Dans cette société blantriarcale (c’est-à-dire dominée par les Blanc.he.s), où nous subissons le racisme et le patriarcat, nous constatons que ces deux oppressions sont liées. Elles contribuent à une construction commune d’un soi modelé par l’alternance ininterrompue de l’expérience de la négrophobie et/ou du sexisme, mais aussi de l’exploitation capitaliste, de la queer/transphobie, parfois de l’islamophobie, du validisme et d’autres systèmes d’oppression qui, le plus souvent, interagissent et s’articulent en fonction des contextes. Cette réalité est celle des femmes noires en France, dans les pays occidentaux mais aussi dans les pays des Suds où les Noir.e.s sont minoritaires. Le concept de « misogynoir » dénonce cette racialisation du genre, c’est-à-dire l’interaction de la misogynie et de la négrophobie.
Le militantisme de Mwasi se décline sous plusieurs formes : des discussions et partages d’expériences (cafés afrofems), des manifestations telles que la Marche de la dignité de la MAFED (le 31 octobre 2015), la Marche pour les droits des femmes et minorités de genre (le 6 mars 2016), la Mobilisation antiraciste contre la Loi Travail (le 31 mars 2016) ou encore la Marche pour Aïssatou Sow pour dénoncer les violences faites aux femmes (le 12 novembre 2016). Nous participons non seulement à des tables-rondes ou des conférences comme le Black Feminisms Forum, qui a eu lieu les 5 et 6 septembre 2016 au Brésil, mais aussi à des événements culturels tels le Cutie.BPoc Fest, un festival en non-mixité LGBTQIA et racisées, qui a eu lieu à Berlin en juillet 2016.
Ayant compris la nécessité de la transmission et du partage de savoirs, la création de contenus concernant les femmes noires est essentielle pour documenter et visibiliser les luttes afro-féministes, c’est pourquoi notre site web recense les ressources et articles de recherches essentiels.
Notre militantisme prône également la notion du « care » politique : le fait de prendre soin de sa santé mentale pour assurer une pérennité militante. Le care est pratiqué lors de nos cafés afrofems, des rencontres en non-mixité où nous invitons les femmes noires à partager leurs expériences et savoirs autour de différents thèmes. Nous refusons que notre afro-féminisme se fasse sans les mamans noires, souvent exclues des espaces militants. Nous tâchons donc de prévoir des activités pour enfants animées par un.e ou plusieurs membres afin de rendre nos événements accessibles à tou.te.s.
Enfin, Mwasi fait partie du mouvement Black Lives Matter France (« Les vies des Noir.e.s comptent »).
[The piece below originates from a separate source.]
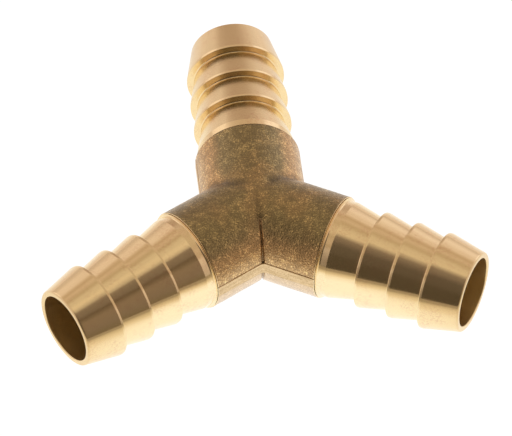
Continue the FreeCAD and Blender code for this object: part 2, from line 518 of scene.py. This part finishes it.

Ce mouvement initial a été créé par trois femmes noires queers (Alicia Garza, Opal Tometi, Patrisse Cullors), ce qui nous incite à mieux nous mobiliser contre l’invisibilisation récurrente des luttes des femmes noires, aussi bien au sein des institutions qu’au sein des mouvements féministes tout au long de l’histoire. Selon Thomas Sankara, « la condition de la femme est par conséquent le nœud de toute la question humaine, ici, là-bas, partout. Elle a donc un caractère universel » [1].. Aussi, nos luttes afro-féministes visent à élaborer des chemins de libération pour tou.te.s les Noir.e.s, en pensant la spécificité de la négrophobie dont sont victimes les femmes noires.